Detachable Subdivision
"Rivne Professional College of
National University of Life
and Environmental Sciences of Ukraine"
Continuing the interesting stories and fates of the buildings of our city, I would like to once again focus on the impressive architecture of the unfortunately disappeared Lubomirski palace complex.
Historians and local historians believe that its life began in 1461, when the Lutsk nobleman Ivashko Dychka sold his Rivne house to Prince Semen Nesvytsky. And his wife Maria and daughter Anastasia decided to establish their permanent estate in Rivne. Until 1723, Rivne was passed into the ownership of the descendants of the Ostrozkys, and, finally, under mysterious legal circumstances, it passed into the ownership of Prince Jerzy Oleksandr Lubomirsky. It was Jerzy Lubomirsky who is known as a political intriguer, gained fame as one of the richest princes in Poland and reached the highest property level in the then Polish-Lithuanian Commonwealth. His fortune included 31 cities, 738 villages, which brought a total income of 2,919,641 zlotys! His son Józef Lubomirsky at the end of the 18th century. began to improve the castle territory. Artificial relief, rooms for the prince's entertainment, symbolic mini-structures, graceful bridges, and lovely gazebos began to appear thanks to architects hired from the West.

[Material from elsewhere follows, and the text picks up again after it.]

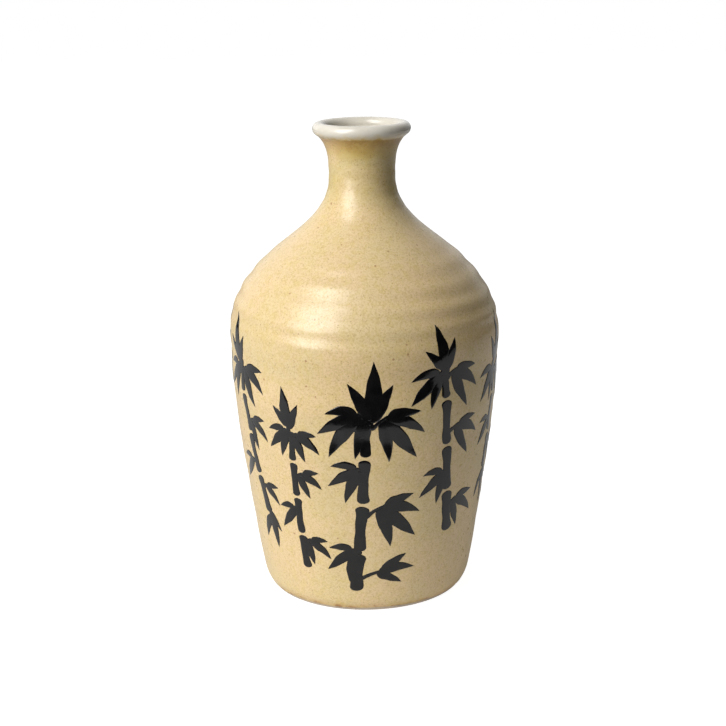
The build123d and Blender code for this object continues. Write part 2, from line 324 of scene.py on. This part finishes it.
POT_COLUMNS = 144
RECESS_ROWS, FOOT_ROWS, OUTSIDE_ROWS, INSIDE_ROWS = 70, 40, 110, 150
TURNING_FADES = (0, 2), (24, 27)
azimuths = np.linspace(0, 2 * np.pi, POT_COLUMNS, endpoint=False)
recess = np.linspace(0, RECESS_RADIUS, RECESS_ROWS)[:-1]
marks = TURNING_DEPTH * np.cos(2 * np.pi * recess / TURNING_PITCH) * within(recess, *TURNING_FADES)
foot_line = np.concatenate((
    np.stack((recess, RECESS_DEPTH + marks), axis=-1),
    smooth_line(FOOT_RING, (1, -0.8), (0.6, 1), FOOT_ROWS),
))
foot_points = place(azimuths, foot_line[:, :1], foot_line[:, 1:])
buried = np.concatenate((np.linspace(0, SEAM, OUTSIDE_ROWS), np.linspace(SEAM, WALL_END, INSIDE_ROWS)[1:]))
wall_points = on_wall(azimuths, buried[:, None], -COAT)
pot_surface = closed_surface(np.concatenate((foot_points, wall_points)), loop=False)
add_piece("clay_pot", *pot_surface, clay_finish(), "clay", "clay_body")

# ---- the white liner ----
# White glaze, swilled round inside the bottle, poured out again and wiped over the lip, so it covers the
# hollow, the neck and the rolled lip. Its edge lies over the tan coat's, and the two run together there in
# an ochre line.
LINER_COLUMNS = 200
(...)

One of them, Jan Jakub Bourguignon, was of French origin (architecture professor Petro Rychkov suggested that he was buried somewhere in Grabnik, but his burial place disappeared with the passage of time). He designed a two-story palace building in the Baroque style. According to the description, it had four balconies on different sides and four doors. On the first floor there were 22 rooms and a small hall, on the second – 8 and a large banquet hall. The walls were decorated with stucco and fabric. To imagine the grandeur of the palace, according to historians, the prince, returning from hunting, would ride into the palace on horseback to the second floor, throwing his prey at his wife's feet. By the way, honored guests, arriving at balls, would also ride straight into the palace.

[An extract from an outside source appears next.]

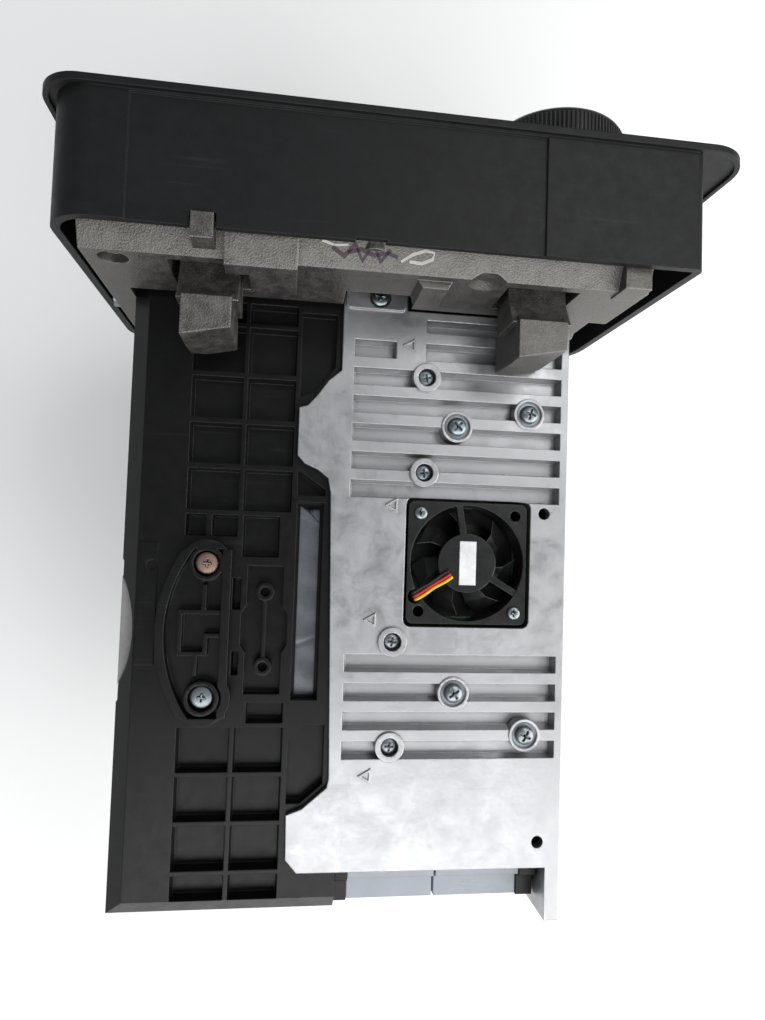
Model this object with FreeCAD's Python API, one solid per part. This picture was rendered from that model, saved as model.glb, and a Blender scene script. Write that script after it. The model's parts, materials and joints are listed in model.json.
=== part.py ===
import FreeCAD, Part
import math
import os

# Bill validator, panel mounted.  Millimetres.  +Z is the heat-sink side, the bezel's front faces -Y,
# and the origin is the middle of the bezel's walls in the plane of the flange's back face.

V = FreeCAD.Vector

# ---- driving dimensions ----
BEZEL_HALF_W = 92.5
BEZEL_HALF_H = 57.0
BEZEL_DEPTH = 35.0
BEZEL_WALL = 2.5
FLANGE_T = 2.0
FLANGE_X = (-108.5, 95.8)
FLANGE_Z = (-59.0, 58.5)
BRACKET_X = (-79.0, 84.5)
BRACKET_Y = (34.5, 40.5)
BRACKET_Z = (-50.0, 53.0)
BODY_X = (-66.7, 77.0)
BODY_END = 238.4
PLATE_TOP = 19.0
PLATE_T = 3.5
SIDE_WALL_T = 4.8
HOUSING_TOP = 17.0
HOUSING_Y = (8.0, 235.0)
PATH_TOP = -12.8
PATH_GAP = 2.6
TRAY_BOTTOM = -46.0
NOTE_MID_X = 6.0
NOTE_HALF_W = 43.5
NOTE_MID_Z = PATH_TOP - PATH_GAP / 2
MOUTH_EDGE = 6.0
MOUTH_HALF_H = 9.0
KNOB_X = -57.0
KNOB_Z = 27.0
KNOB_R = 22.0
FAN_X = -33.5
FAN_Y = 123.2
FAN_SIZE = 40.0
SHAFT_Z = -4.8
FRONT_SHAFT_Y = 72.0
REAR_SHAFT_Y = 168.0
SHAFT_R = 3.0
RUNNING_GAP = 0.05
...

Next to the palace there is a two-story wing (servants lived in it), a smokehouse, a poultry house and a stable. The palace itself had three cellars. In addition, Bourguignon also designed the park area and entrances to the palace. He also built a greenhouse for the Lubomirskis.
Another architect, Tuscher (Tauscher), later slightly changed the appearance of the palace in the Rococo style, which only added to the beauty of the castle.
During the last reconstruction of the palace in 1815, the Italian painters Villani and Carmaroni decorated the interior of the palace with frescoes, and the Polish artist from Warsaw, Mr. Lukaszewicz, created a portrait gallery of the Lubomirski family. By the end of the 1890s, two wooden wings of the palace were completed.
The Princes Lubomirski entertained and surprised their no less famous guests, showing them around the palace magnificent sculptures, gazebos, imitations of the ruins of ancient buildings, carousels, playgrounds for entertainment, and had their own orchestra, which numbered about 100 musicians. Drawbridges led to the palace through ponds and canals. The estate was called the Venice of Rivne. The court also had: a manege, a theater, a Chinese pagoda, demonstrated the eruption of the artificial volcano Vesuvius or invited to the pheasant farm, where pheasants were raised. Pineapples were grown in a specially equipped greenhouse, and rare tropical plants and flowers in the newly built greenhouse. By the way, the premises of the greenhouse, in a somewhat distorted form, have survived to this day. This is a two-story house No. 17 on Dragomanova Street next to the local history museum.
The Lubomirski princes owned the city, which received the unofficial status of one of the largest residences in Poland at that time, for more than two hundred years.